Re: hashing unsigned versus's signed

Post by bob »

adams161 wrote:why would it matter if it uses the same keys on each run on each host? If you have confidence that you are generating 64 bit keys, and you are confident that a false match chance with 64 bit keys is extremely low, if those 64 bit key numbers varies from run time to run time ( say you seeded random when you started wtih time in seconds) it seems you should still have conficence that even with different keys, teh essential algorithm is stable and with any given set of keys, as long as they are truly 64 bit, the chance of any false match is extremely low and not likely to happen.

Mike
The Zobrist signature is used to access the book for most programs.

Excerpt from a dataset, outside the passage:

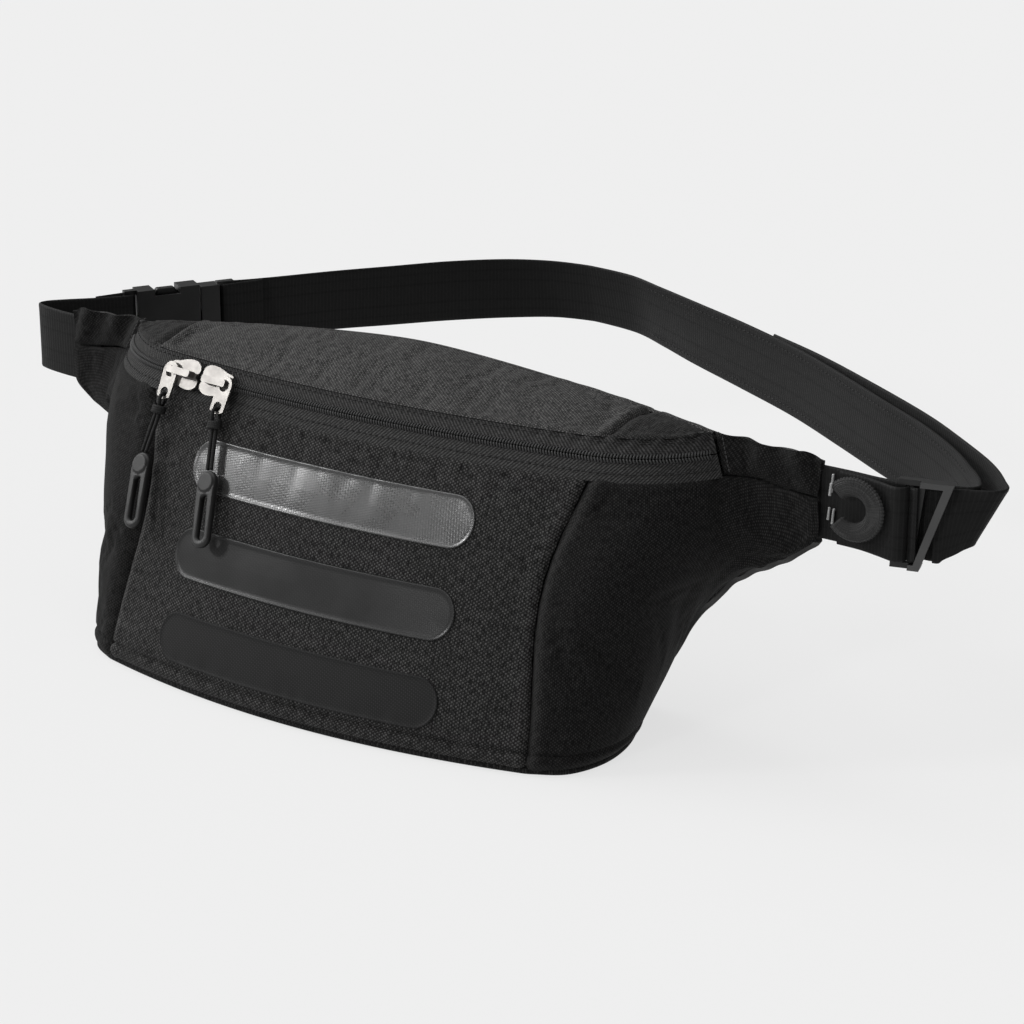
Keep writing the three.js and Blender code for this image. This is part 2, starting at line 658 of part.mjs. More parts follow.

Change any random number, and the book access will fail when that number is used since the Zobrist key will change.
User avatar
sje
Posts: 4675
Joined: Mon Mar 13, 2006 7:43 pm

Re: hashing unsigned versus's signed

Post by sje »

bob wrote:
adams161 wrote:why would it matter if it uses the same keys on each run on each host?
The Zobrist signature is used to access the book for most programs. Change any random number, and the book access will fail when that number is used since the Zobrist key will change.
Consistent hash keys are also needed for position based learning and for any other time key values are stored externally.

Note that externalized multibyte scalars should be stored in endian independent format as not every platform uses Intel style little endian number storage. Symbolic uses endian independent external scalars and so runs on both Intel and PowerPC hosts with the exact same binary opening book file.